= Objective =
Copy every line of the listing exactly.

Dataset records:
============
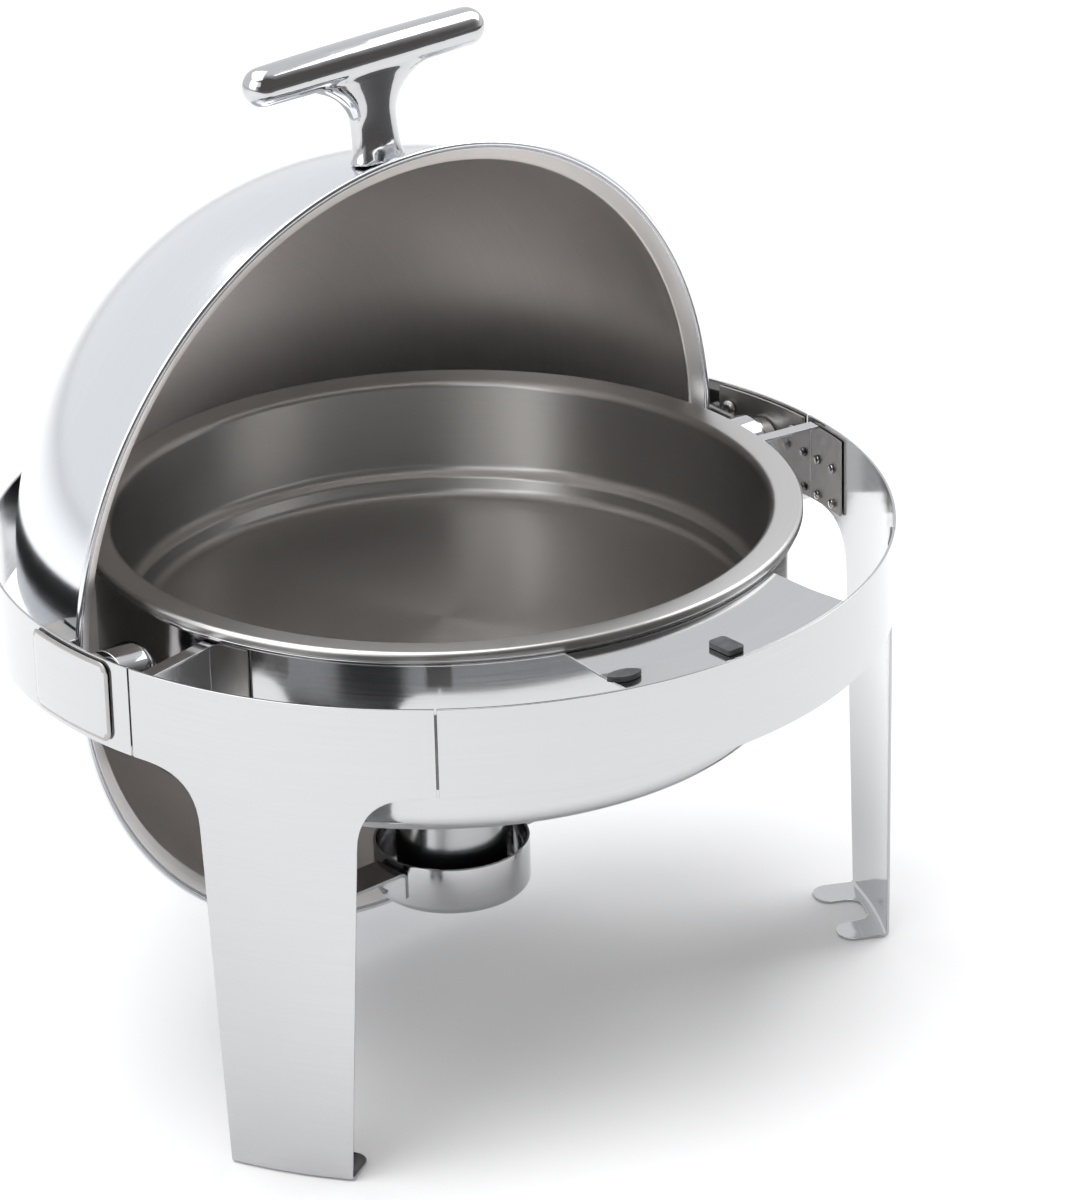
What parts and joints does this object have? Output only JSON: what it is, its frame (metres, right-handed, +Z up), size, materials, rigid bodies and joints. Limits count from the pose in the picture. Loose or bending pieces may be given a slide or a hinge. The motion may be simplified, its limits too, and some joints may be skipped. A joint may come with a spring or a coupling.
{
  "type": "roll top chafer",
  "caption": "Round buffet chafer on a three-legged ring stand with a domed cover that rolls back about side pivots, a lift-out food pan and a fuel holder below.",
  "frame": {"origin": "on the floor under the centre of the ring", "axes": "+Z up, -Y towards the operator at the front, X along the cover's pivot axis"},
  "size_m": [0.4898, 0.4849, 0.5273],
  "materials": {
    "polished_steel": "mirror polished stainless steel",
    "cover_steel": "polished outside, satin inside",
    "pan_steel": "satin",
    "fixing_steel": "plain bright",
    "cast_chrome": "polished casting",
    "can_steel": "tinplate",
    "bumper_rubber": "matt"
  },
  "bodies": {
    "stand": {"front_band": "polished_steel", "front_ledge": "polished_steel", "fuel_cup": "polished_steel", "ledge_bumper_end": "bumper_rubber", "ledge_bumper_middle": "bumper_rubber", "left_bearing_plate": "fixing_steel", "left_bearing_screw_front": "fixing_steel", "left_bearing_screw_rear": "fixing_steel", "left_bracket_rivet_1": "fixing_steel", "left_bracket_rivet_2": "fixing_steel", "left_bracket_rivet_3": "fixing_steel", "left_bracket_rivet_4": "fixing_steel", "left_front_splice": "polished_steel", "left_fuel_hanger": "polished_steel", "left_hinge_cover_plate": "polished_steel", "left_leg_panel": "polished_steel", "left_pan_bracket": "fixing_steel", "left_pivot_boss": "cast_chrome", "left_pivot_pin": "fixing_steel", "left_rear_splice": "polished_steel", "left_side_band": "polished_steel", "rear_leg_panel": "polished_steel", "right_bearing_plate": "fixing_steel", "right_bearing_screw_front": "fixing_steel", "right_bearing_screw_rear": "fixing_steel", "right_bracket_rivet_1": "fixing_steel", "right_bracket_rivet_2": "fixing_steel", "right_bracket_rivet_3": "fixing_steel", "right_bracket_rivet_4": "fixing_steel", "right_front_splice": "polished_steel", "right_fuel_hanger": "polished_steel", "right_hinge_cover_plate": "polished_steel", "right_leg_panel": "polished_steel", "right_pan_bracket": "fixing_steel", "right_pivot_boss": "cast_chrome", "right_pivot_pin": "fixing_steel", "right_rear_splice": "polished_steel", "right_side_band": "polished_steel", "water_pan": "polished_steel"},
    "cover": {"cover_dome": "cover_steel", "handle": "cast_chrome", "handle_screw": "fixing_steel", "handle_washer": "fixing_steel", "left_arm_block": "fixing_steel", "left_arm_screw_1": "fixing_steel", "left_arm_screw_2": "fixing_steel", "left_cover_arm": "fixing_steel", "left_pivot_hub": "cast_chrome", "right_arm_block": "fixing_steel", "right_arm_screw_1": "fixing_steel", "right_arm_screw_2": "fixing_steel", "right_cover_arm": "fixing_steel", "right_pivot_hub": "cast_chrome"},
    "food_pan": {"food_pan": "pan_steel"},
    "fuel_can": {"fuel_can": "can_steel"}
  },
  "joints": [
    {"name": "cover_roll", "type": "hinge", "parent": "stand", "child": "cover", "pos_m": [0, 0, 0.246], "axis": [-1, 0, 0], "range_deg": [-86, 70]},
    {"name": "food_pan_lift", "type": "slide", "parent": "stand", "child": "food_pan", "axis": [0, 0, 1], "range_m": [0, 0.045]},
    {"name": "fuel_can_lift", "type": "slide", "parent": "stand", "child": "fuel_can", "axis": [0, 0, 1], "range_m": [0, 0.04]}
  ]
}
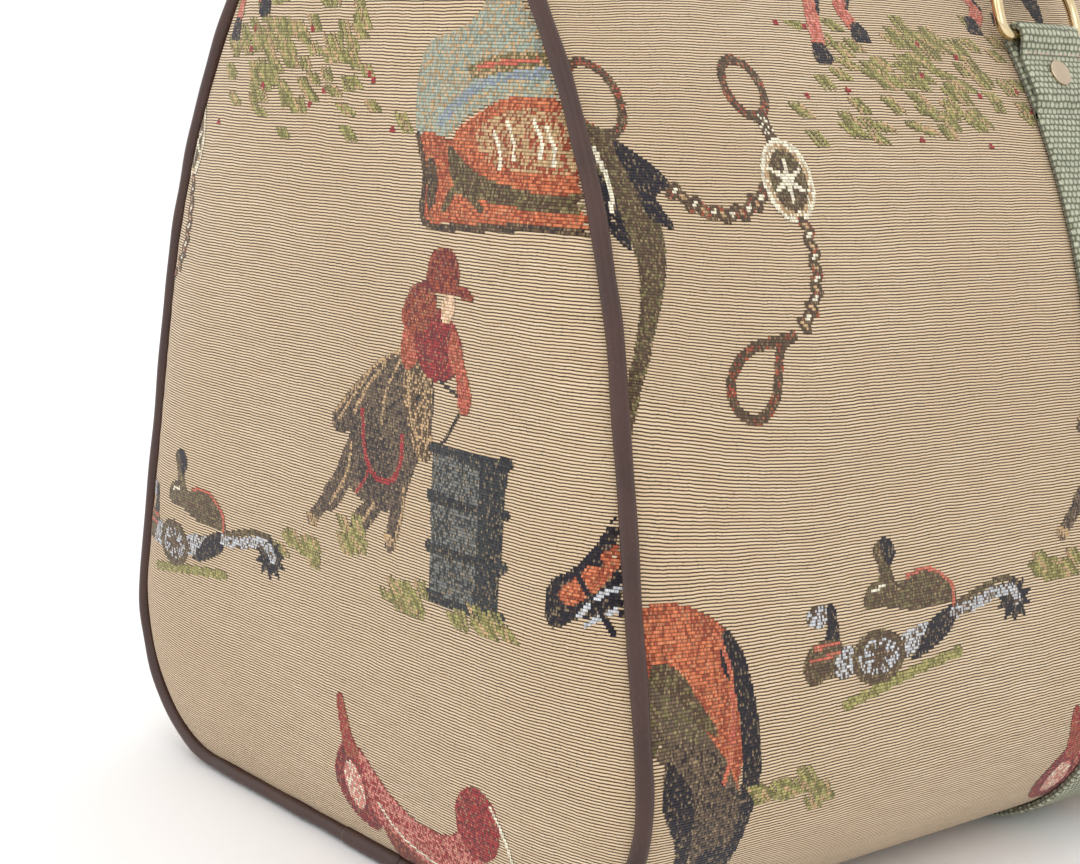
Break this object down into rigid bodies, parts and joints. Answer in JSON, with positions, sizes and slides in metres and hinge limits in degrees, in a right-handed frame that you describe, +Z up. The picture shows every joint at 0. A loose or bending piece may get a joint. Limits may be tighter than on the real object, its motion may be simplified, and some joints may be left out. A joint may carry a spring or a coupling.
{
  "type": "carpet bag",
  "caption": "Tapestry travel holdall with piped ends, a zipped crown, webbing straps run round the body, D-rings and two hinged webbing handles.",
  "frame": {"origin": "on the floor under the middle of the bag", "axes": "+X along the bag, +Z up, -Y is the front"},
  "size_m": [0.577, 0.267, 0.4111],
  "materials": {
    "tapestry": "ribbed tapestry weave",
    "piping_leather": "satin",
    "webbing": "coarse woven webbing",
    "ring_metal": "polished pale gold",
    "rivet_metal": "satin pale gold",
    "lining": "plain weave",
    "board": "matt",
    "zip_tape": "woven tape",
    "zip_metal": "satin"
  },
  "bodies": {
    "bag": {"back_left_rivet": "rivet_metal", "back_left_rivet_washer": "rivet_metal", "back_panel": "tapestry", "back_right_rivet": "rivet_metal", "back_right_rivet_washer": "rivet_metal", "back_zip_tape": "zip_tape", "back_zip_teeth": "zip_metal", "base_board": "board", "body_lining": "lining", "front_left_rivet": "rivet_metal", "front_left_rivet_washer": "rivet_metal", "front_panel": "tapestry", "front_right_rivet": "rivet_metal", "front_right_rivet_washer": "rivet_metal", "front_zip_tape": "zip_tape", "front_zip_teeth": "zip_metal", "left_end_lining": "lining", "left_end_panel": "tapestry", "left_piping": "piping_leather", "left_piping_join": "piping_leather", "left_strap": "webbing", "left_zip_stop": "zip_metal", "right_end_lining": "lining", "right_end_panel": "tapestry", "right_piping": "piping_leather", "right_piping_join": "piping_leather", "right_strap": "webbing", "right_zip_stop": "zip_metal"},
    "back_handle": {"back_handle": "webbing"},
    "back_left_ring": {"back_left_ring": "ring_metal"},
    "back_right_ring": {"back_right_ring": "ring_metal"},
    "front_handle": {"front_handle": "webbing"},
    "front_left_ring": {"front_left_ring": "ring_metal"},
    "front_right_ring": {"front_right_ring": "ring_metal"},
    "zip_pull": {"zip_pull": "zip_metal"},
    "zip_slider": {"zip_slider": "zip_metal"}
  },
  "joints": [
    {"name": "front_left_ring_swing", "type": "hinge", "parent": "bag", "child": "front_left_ring", "pos_m": [-0.09, -0.08064, 0.24158], "axis": [1, 0, 0], "range_deg": [-2, 120]},
    {"name": "front_right_ring_swing", "type": "hinge", "parent": "bag", "child": "front_right_ring", "pos_m": [0.09, -0.08064, 0.24158], "axis": [1, 0, 0], "range_deg": [-2, 120]},
    {"name": "front_handle_swing", "type": "hinge", "parent": "front_left_ring", "child": "front_handle", "pos_m": [-0.09, -0.07168, 0.26534], "axis": [1, 0, 0], "range_deg": [-2, 55]},
    {"name": "back_left_ring_swing", "type": "hinge", "parent": "bag", "child": "back_left_ring", "pos_m": [-0.09, 0.08064, 0.24158], "axis": [-1, 0, 0], "range_deg": [-2, 120]},
    {"name": "back_right_ring_swing", "type": "hinge", "parent": "bag", "child": "back_right_ring", "pos_m": [0.09, 0.08064, 0.24158], "axis": [-1, 0, 0], "range_deg": [-2, 120]},
    {"name": "back_handle_swing", "type": "hinge", "parent": "back_left_ring", "child": "back_handle", "pos_m": [-0.09, 0.07168, 0.26534], "axis": [-1, 0, 0], "range_deg": [-2, 55]},
    {"name": "zip_slide", "type": "slide", "parent": "bag", "child": "zip_slider", "axis": [-1, 0, 0], "range_m": [0, 0.49]},
    {"name": "zip_pull_flip", "type": "hinge", "parent": "zip_slider", "child": "zip_pull", "pos_m": [0.25, 0, 0.2919], "axis": [0, 1, 0], "range_deg": [0, 170]}
  ],
  "couplings": [
    {"joint": "front_right_ring_swing", "follows": "front_left_ring_swing", "ratio": 1},
    {"joint": "back_right_ring_swing", "follows": "back_left_ring_swing", "ratio": 1}
  ]
}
============
= Written response =
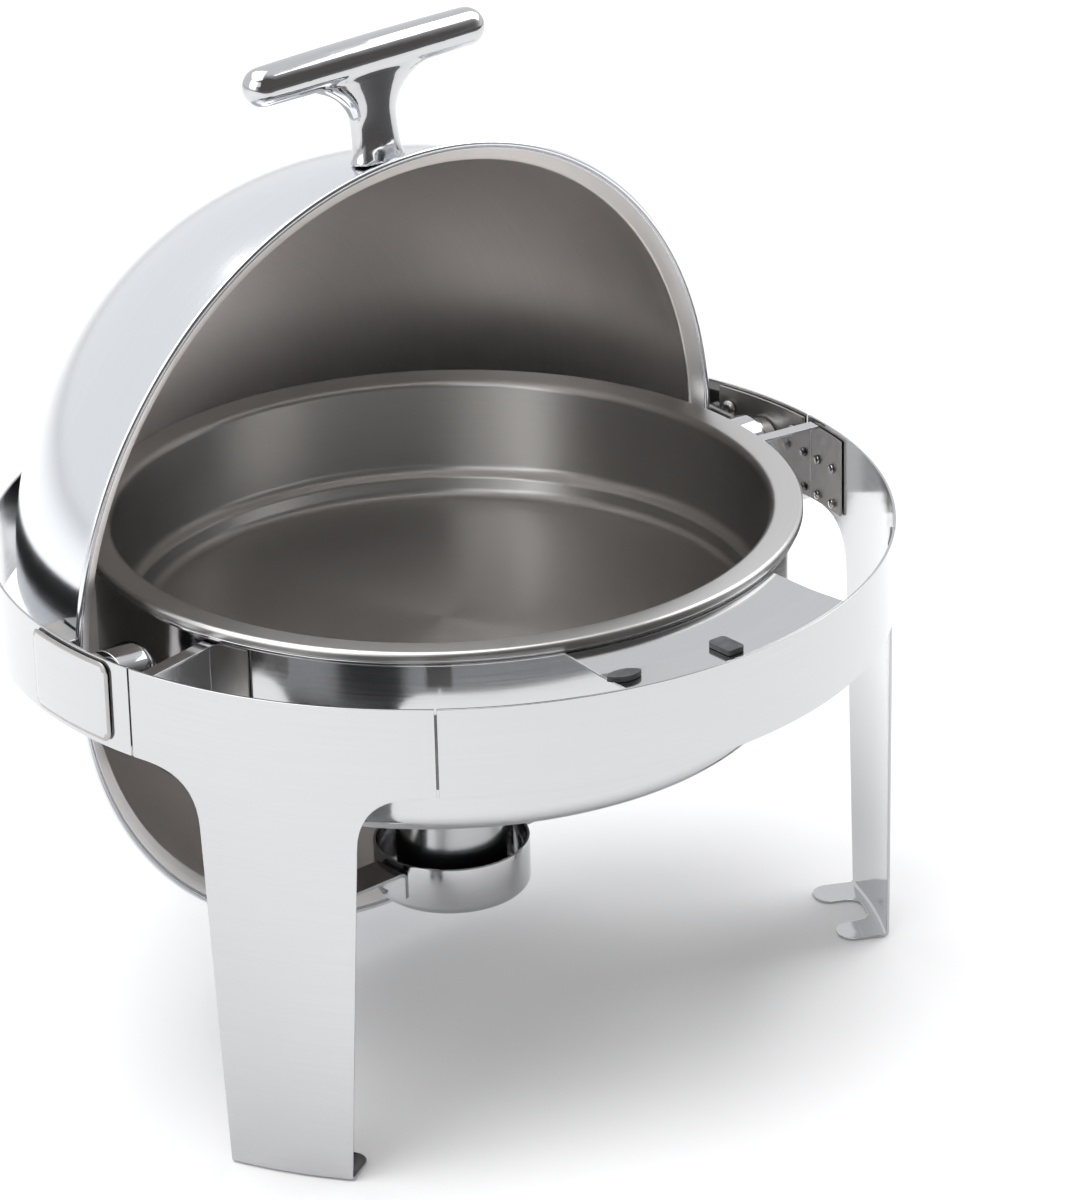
What parts and joints does this object have? Output only JSON: what it is, its frame (metres, right-handed, +Z up), size, materials, rigid bodies and joints. Limits count from the pose in the picture. Loose or bending pieces may be given a slide or a hinge. The motion may be simplified, its limits too, and some joints may be skipped. A joint may come with a spring or a coupling.
{
  "type": "roll top chafer",
  "caption": "Round buffet chafer on a three-legged ring stand with a domed cover that rolls back about side pivots, a lift-out food pan and a fuel holder below.",
  "frame": {"origin": "on the floor under the centre of the ring", "axes": "+Z up, -Y towards the operator at the front, X along the cover's pivot axis"},
  "size_m": [0.4898, 0.4849, 0.5273],
  "materials": {
    "polished_steel": "mirror polished stainless steel",
    "cover_steel": "polished outside, satin inside",
    "pan_steel": "satin",
    "fixing_steel": "plain bright",
    "cast_chrome": "polished casting",
    "can_steel": "tinplate",
    "bumper_rubber": "matt"
  },
  "bodies": {
    "stand": {"front_band": "polished_steel", "front_ledge": "polished_steel", "fuel_cup": "polished_steel", "ledge_bumper_end": "bumper_rubber", "ledge_bumper_middle": "bumper_rubber", "left_bearing_plate": "fixing_steel", "left_bearing_screw_front": "fixing_steel", "left_bearing_screw_rear": "fixing_steel", "left_bracket_rivet_1": "fixing_steel", "left_bracket_rivet_2": "fixing_steel", "left_bracket_rivet_3": "fixing_steel", "left_bracket_rivet_4": "fixing_steel", "left_front_splice": "polished_steel", "left_fuel_hanger": "polished_steel", "left_hinge_cover_plate": "polished_steel", "left_leg_panel": "polished_steel", "left_pan_bracket": "fixing_steel", "left_pivot_boss": "cast_chrome", "left_pivot_pin": "fixing_steel", "left_rear_splice": "polished_steel", "left_side_band": "polished_steel", "rear_leg_panel": "polished_steel", "right_bearing_plate": "fixing_steel", "right_bearing_screw_front": "fixing_steel", "right_bearing_screw_rear": "fixing_steel", "right_bracket_rivet_1": "fixing_steel", "right_bracket_rivet_2": "fixing_steel", "right_bracket_rivet_3": "fixing_steel", "right_bracket_rivet_4": "fixing_steel", "right_front_splice": "polished_steel", "right_fuel_hanger": "polished_steel", "right_hinge_cover_plate": "polished_steel", "right_leg_panel": "polished_steel", "right_pan_bracket": "fixing_steel", "right_pivot_boss": "cast_chrome", "right_pivot_pin": "fixing_steel", "right_rear_splice": "polished_steel", "right_side_band": "polished_steel", "water_pan": "polished_steel"},
    "cover": {"cover_dome": "cover_steel", "handle": "cast_chrome", "handle_screw": "fixing_steel", "handle_washer": "fixing_steel", "left_arm_block": "fixing_steel", "left_arm_screw_1": "fixing_steel", "left_arm_screw_2": "fixing_steel", "left_cover_arm": "fixing_steel", "left_pivot_hub": "cast_chrome", "right_arm_block": "fixing_steel", "right_arm_screw_1": "fixing_steel", "right_arm_screw_2": "fixing_steel", "right_cover_arm": "fixing_steel", "right_pivot_hub": "cast_chrome"},
    "food_pan": {"food_pan": "pan_steel"},
    "fuel_can": {"fuel_can": "can_steel"}
  },
  "joints": [
    {"name": "cover_roll", "type": "hinge", "parent": "stand", "child": "cover", "pos_m": [0, 0, 0.246], "axis": [-1, 0, 0], "range_deg": [-86, 70]},
    {"name": "food_pan_lift", "type": "slide", "parent": "stand", "child": "food_pan", "axis": [0, 0, 1], "range_m": [0, 0.045]},
    {"name": "fuel_can_lift", "type": "slide", "parent": "stand", "child": "fuel_can", "axis": [0, 0, 1], "range_m": [0, 0.04]}
  ]
}
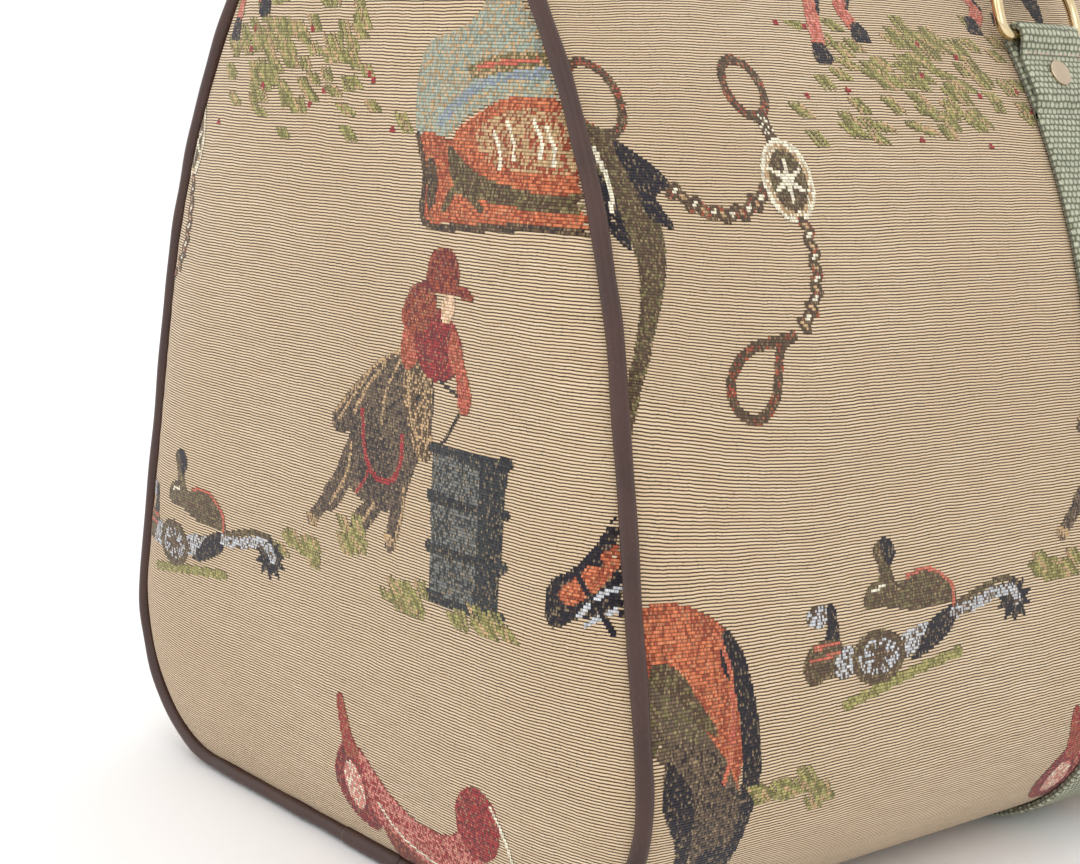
Break this object down into rigid bodies, parts and joints. Answer in JSON, with positions, sizes and slides in metres and hinge limits in degrees, in a right-handed frame that you describe, +Z up. The picture shows every joint at 0. A loose or bending piece may get a joint. Limits may be tighter than on the real object, its motion may be simplified, and some joints may be left out. A joint may carry a spring or a coupling.
{
  "type": "carpet bag",
  "caption": "Tapestry travel holdall with piped ends, a zipped crown, webbing straps run round the body, D-rings and two hinged webbing handles.",
  "frame": {"origin": "on the floor under the middle of the bag", "axes": "+X along the bag, +Z up, -Y is the front"},
  "size_m": [0.577, 0.267, 0.4111],
  "materials": {
    "tapestry": "ribbed tapestry weave",
    "piping_leather": "satin",
    "webbing": "coarse woven webbing",
    "ring_metal": "polished pale gold",
    "rivet_metal": "satin pale gold",
    "lining": "plain weave",
    "board": "matt",
    "zip_tape": "woven tape",
    "zip_metal": "satin"
  },
  "bodies": {
    "bag": {"back_left_rivet": "rivet_metal", "back_left_rivet_washer": "rivet_metal", "back_panel": "tapestry", "back_right_rivet": "rivet_metal", "back_right_rivet_washer": "rivet_metal", "back_zip_tape": "zip_tape", "back_zip_teeth": "zip_metal", "base_board": "board", "body_lining": "lining", "front_left_rivet": "rivet_metal", "front_left_rivet_washer": "rivet_metal", "front_panel": "tapestry", "front_right_rivet": "rivet_metal", "front_right_rivet_washer": "rivet_metal", "front_zip_tape": "zip_tape", "front_zip_teeth": "zip_metal", "left_end_lining": "lining", "left_end_panel": "tapestry", "left_piping": "piping_leather", "left_piping_join": "piping_leather", "left_strap": "webbing", "left_zip_stop": "zip_metal", "right_end_lining": "lining", "right_end_panel": "tapestry", "right_piping": "piping_leather", "right_piping_join": "piping_leather", "right_strap": "webbing", "right_zip_stop": "zip_metal"},
    "back_handle": {"back_handle": "webbing"},
    "back_left_ring": {"back_left_ring": "ring_metal"},
    "back_right_ring": {"back_right_ring": "ring_metal"},
    "front_handle": {"front_handle": "webbing"},
    "front_left_ring": {"front_left_ring": "ring_metal"},
    "front_right_ring": {"front_right_ring": "ring_metal"},
    "zip_pull": {"zip_pull": "zip_metal"},
    "zip_slider": {"zip_slider": "zip_metal"}
  },
  "joints": [
    {"name": "front_left_ring_swing", "type": "hinge", "parent": "bag", "child": "front_left_ring", "pos_m": [-0.09, -0.08064, 0.24158], "axis": [1, 0, 0], "range_deg": [-2, 120]},
    {"name": "front_right_ring_swing", "type": "hinge", "parent": "bag", "child": "front_right_ring", "pos_m": [0.09, -0.08064, 0.24158], "axis": [1, 0, 0], "range_deg": [-2, 120]},
    {"name": "front_handle_swing", "type": "hinge", "parent": "front_left_ring", "child": "front_handle", "pos_m": [-0.09, -0.07168, 0.26534], "axis": [1, 0, 0], "range_deg": [-2, 55]},
    {"name": "back_left_ring_swing", "type": "hinge", "parent": "bag", "child": "back_left_ring", "pos_m": [-0.09, 0.08064, 0.24158], "axis": [-1, 0, 0], "range_deg": [-2, 120]},
    {"name": "back_right_ring_swing", "type": "hinge", "parent": "bag", "child": "back_right_ring", "pos_m": [0.09, 0.08064, 0.24158], "axis": [-1, 0, 0], "range_deg": [-2, 120]},
    {"name": "back_handle_swing", "type": "hinge", "parent": "back_left_ring", "child": "back_handle", "pos_m": [-0.09, 0.07168, 0.26534], "axis": [-1, 0, 0], "range_deg": [-2, 55]},
    {"name": "zip_slide", "type": "slide", "parent": "bag", "child": "zip_slider", "axis": [-1, 0, 0], "range_m": [0, 0.49]},
    {"name": "zip_pull_flip", "type": "hinge", "parent": "zip_slider", "child": "zip_pull", "pos_m": [0.25, 0, 0.2919], "axis": [0, 1, 0], "range_deg": [0, 170]}
  ],
  "couplings": [
    {"joint": "front_right_ring_swing", "follows": "front_left_ring_swing", "ratio": 1},
    {"joint": "back_right_ring_swing", "follows": "back_left_ring_swing", "ratio": 1}
  ]
}